WHAT YOU ARE ASKED TO DO:
Copy out each line exactly as it appears.

DATA:
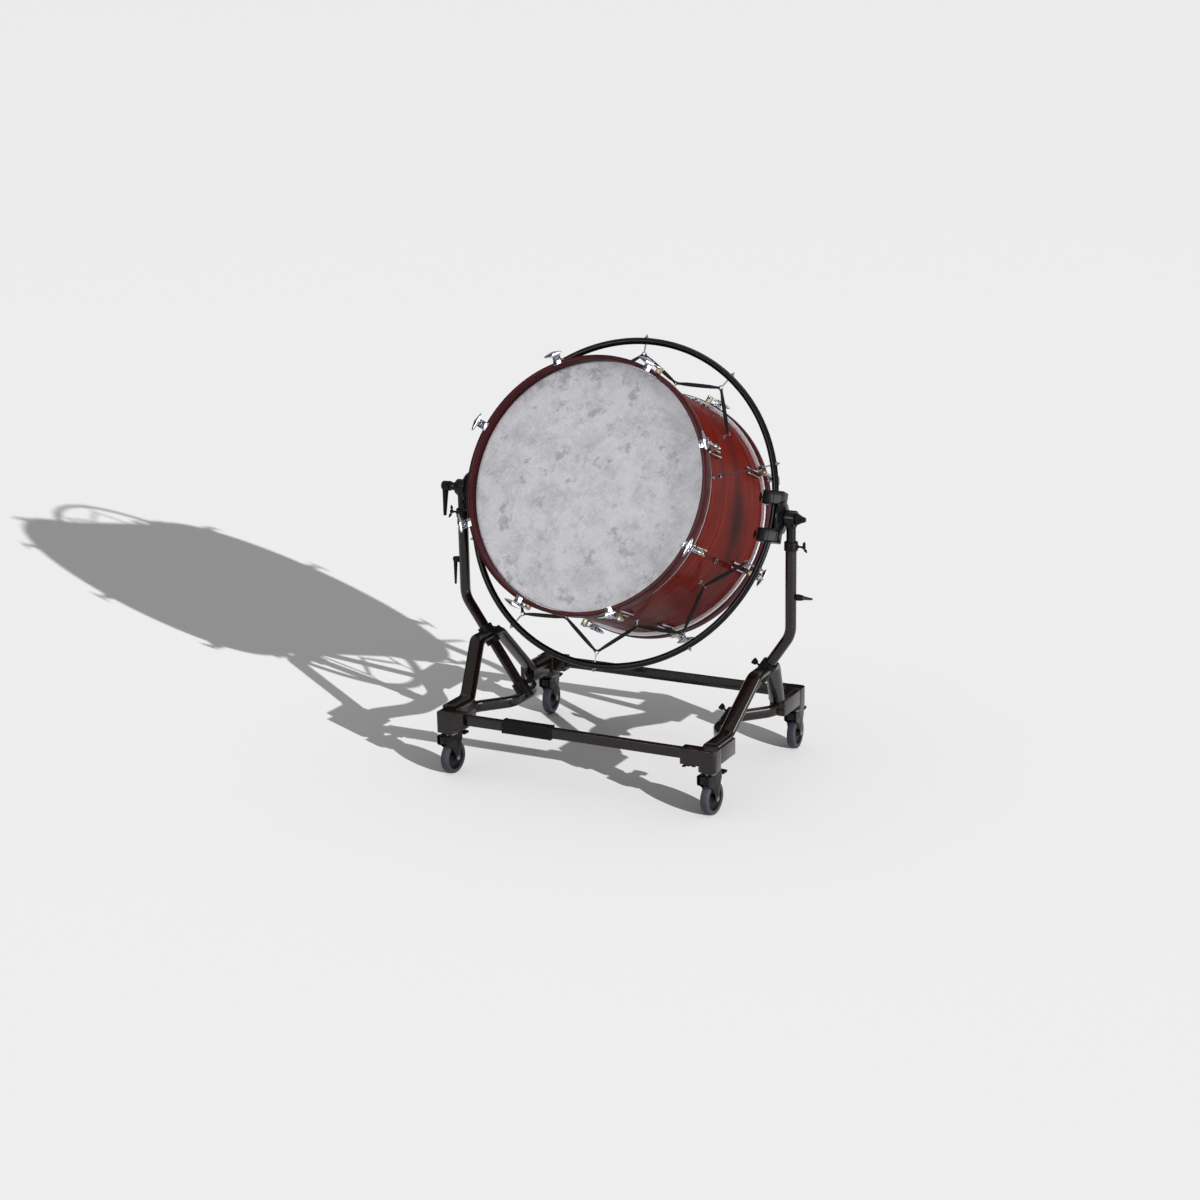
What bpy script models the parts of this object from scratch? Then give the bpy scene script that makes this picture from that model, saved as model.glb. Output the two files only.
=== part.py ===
# Concert bass drum hung in a tilting ring on a wheeled stand.
# Metres, +Z up, drum front towards -Y, trunnion axis along X, origin on the floor midway
# between the four castors.

import math

import bmesh
import bpy
from mathutils import Matrix, Vector

# Fits
GAP = 0.0003                 # between pieces that touch
SCREW_FIT = 0.0004           # between a screw or pin and its hole

# Drum
HEAD_DIAMETER = 0.914        # 36 inch heads
SHELL_DEPTH = 0.559          # 22 inch shell
SHELL_WALL = 0.008
SHELL_UNDERSIZE = 0.003      # shell inside the nominal head radius
BEARING_EDGE = 0.004
HEAD_THICKNESS = 0.001
HEAD_SLACK = 0.0005          # head skirt outside the shell
FLESH_HOOP_HEIGHT = 0.012
FLESH_HOOP_DROP = 0.010      # top of the flesh hoop below the head
FLESH_HOOP_WIDTH = 0.0138
HOOP_STAND = 0.042           # front face of the wooden hoop ahead of the head
HOOP_THICKNESS = 0.0145
HOOP_OVERHANG = 0.0165       # wooden hoop outside the nominal head radius
HOOP_RADIUS = HEAD_DIAMETER / 2 + HOOP_OVERHANG
HOOP_ROUNDING = 0.004
ROUND_STEPS = 48

# Tension stations, eight on each head
STATIONS = 8
STATION_START = 22.5
ROD_RADIUS = 0.0038
ROD_OFFSET = 0.019           # rod axis outside the wooden hoop
CLAW_WIDTH = 0.032
CLAW_PLATE = 0.005
CLAW_REACH = 0.013           # claw lip over the hoop's face
CLAW_SKIRT = 0.030
CLAW_BOSS_RADIUS = 0.009
HANDLE_STAND = 0.030         # middle of the T-handle ahead of the hoop
HANDLE_SPAN = 0.076
HANDLE_HEIGHT = 0.022
HANDLE_THICKNESS = 0.010
HANDLE_TIP = 0.005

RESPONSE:
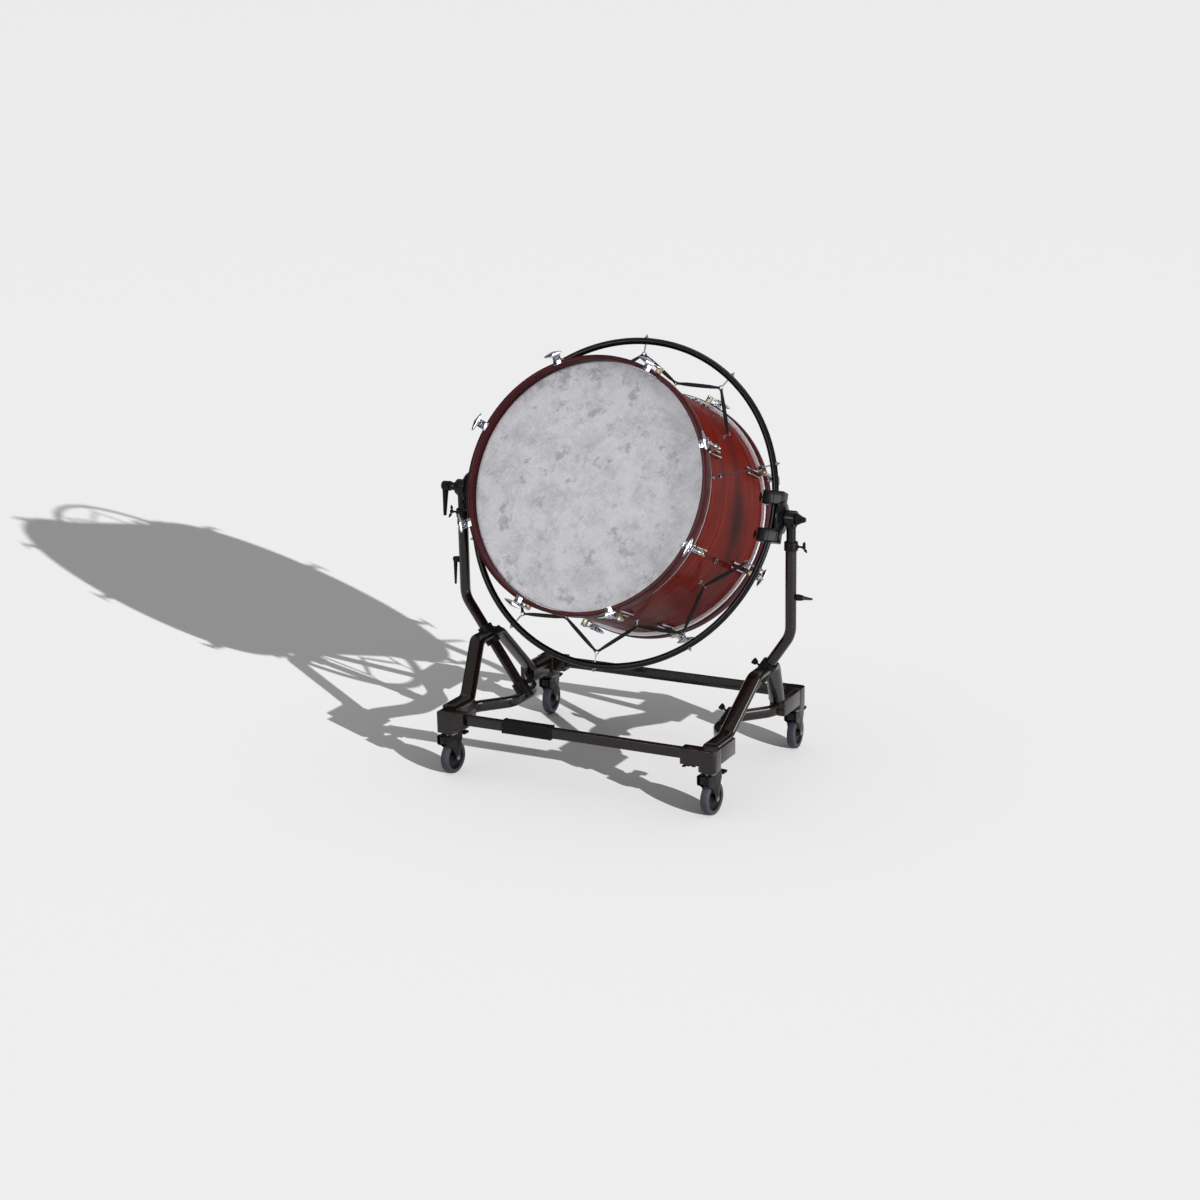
What bpy script models the parts of this object from scratch? Then give the bpy scene script that makes this picture from that model, saved as model.glb. Output the two files only.
=== part.py ===
# Concert bass drum hung in a tilting ring on a wheeled stand.
# Metres, +Z up, drum front towards -Y, trunnion axis along X, origin on the floor midway
# between the four castors.

import math

import bmesh
import bpy
from mathutils import Matrix, Vector

# Fits
GAP = 0.0003                 # between pieces that touch
SCREW_FIT = 0.0004           # between a screw or pin and its hole

# Drum
HEAD_DIAMETER = 0.914        # 36 inch heads
SHELL_DEPTH = 0.559          # 22 inch shell
SHELL_WALL = 0.008
SHELL_UNDERSIZE = 0.003      # shell inside the nominal head radius
BEARING_EDGE = 0.004
HEAD_THICKNESS = 0.001
HEAD_SLACK = 0.0005          # head skirt outside the shell
FLESH_HOOP_HEIGHT = 0.012
FLESH_HOOP_DROP = 0.010      # top of the flesh hoop below the head
FLESH_HOOP_WIDTH = 0.0138
HOOP_STAND = 0.042           # front face of the wooden hoop ahead of the head
HOOP_THICKNESS = 0.0145
HOOP_OVERHANG = 0.0165       # wooden hoop outside the nominal head radius
HOOP_RADIUS = HEAD_DIAMETER / 2 + HOOP_OVERHANG
HOOP_ROUNDING = 0.004
ROUND_STEPS = 48

# Tension stations, eight on each head
STATIONS = 8
STATION_START = 22.5
ROD_RADIUS = 0.0038
ROD_OFFSET = 0.019           # rod axis outside the wooden hoop
CLAW_WIDTH = 0.032
CLAW_PLATE = 0.005
CLAW_REACH = 0.013           # claw lip over the hoop's face
CLAW_SKIRT = 0.030
CLAW_BOSS_RADIUS = 0.009
HANDLE_STAND = 0.030         # middle of the T-handle ahead of the hoop
HANDLE_SPAN = 0.076
HANDLE_HEIGHT = 0.022
HANDLE_THICKNESS = 0.010
HANDLE_TIP = 0.005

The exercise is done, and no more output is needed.